Malattia di Alzheimer, Malattie e nutrizione
Un recente studio condotto dagli specialisti della University of Michigan avrebbe evidenziato un forte calo nei casi di demenza senile (la cui forma più comune è rappresentata dalla malattia di Alzheimer) tra la popolazione statunitense. A finire sotto esame è stato un campione di oltre 21.000 persone di età superiore ai 65 anni, in cui casi di demenza senile sono risultati essere inferiori all’11,6% rispetto al 2000 e all’8,8% rispetto al 2012.
Il trend, inoltre, non sarebbe una prerogativa esclusiva degli Stati Uniti: anche in Spagna e in Gran Bretagna si sarebbero infatti riscontrati dati molto confortanti. Tra le spiegazioni del fenomeno vi sarebbe sicuramente la salute fisica. Infatti, sebbene importanti patologie come obesità, diabete e ipertensione siano in crescita tra la popolazione statunitense, è possibile comunque parlare di un miglioramento delle condizioni generali di salute, grazie soprattutto a un più facile accesso a cure e vaccini.
Notevole importanza sarebbe anche da attribuire al grado d’istruzione: la media degli anni trascorsi allo studio, infatti, sarebbe divenuta difatti più elevata tra la popolazione statunitense, dato messo in relazione con l’incidenza della demenza senile.
Secondo il Professor Marco Trabucchi, Presidente dell’Associazione Italiana di Psicogeriatria, non v’è dubbio che i dati siano positivi, anche se occorre mitigare i facili entusiasmi e soprattutto non giungere a conclusioni che non trovino ancora alcuna conferma da parte della medicina ufficiale.

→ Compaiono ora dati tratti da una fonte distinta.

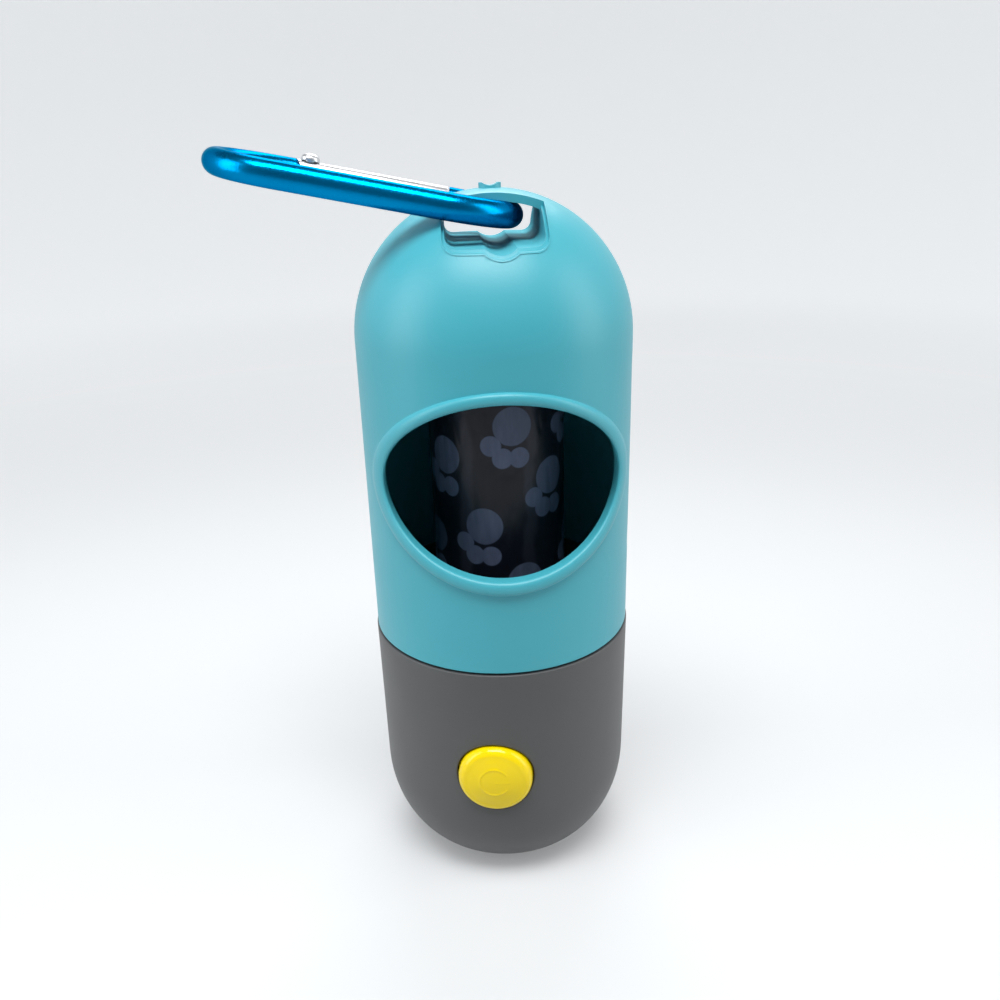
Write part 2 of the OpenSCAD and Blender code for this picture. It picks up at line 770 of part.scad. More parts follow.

Sicuramente la cura del corpo e della mente può influire in modo positivo, ma allo stesso tempo non bisogna dimenticare che la demenza senile rappresenta ancora oggi una condizione non chiara, e sulla quale non ci si può ancora del tutto sbilanciare.
Una recente scoperta, infatti, ha dimostrato in modo inequivocabile come i fattori che influiscono sull’insorgere della demenza senile siano ancora oscuri: una ricerca della Northwestern University dell’Illinois ha effettuato delle autopsie sui cadaveri di persone ultranovantenni le quali avevano mantenuto fino alla loro morte un’ottima capacità cognitiva, paragonabile a quella di un cinquantenne. Nei soggetti in esame è stata rilevata una massiccia presenza di proteina beta-amiloide, elemento considerato indicativo del morbo di Alzheimer, tuttavia la loro effettiva condizione cognitiva ha smentito l’eventualità che la presenza di questa proteina sia l’unico aspetto che può implicare l’insorgere del morbo.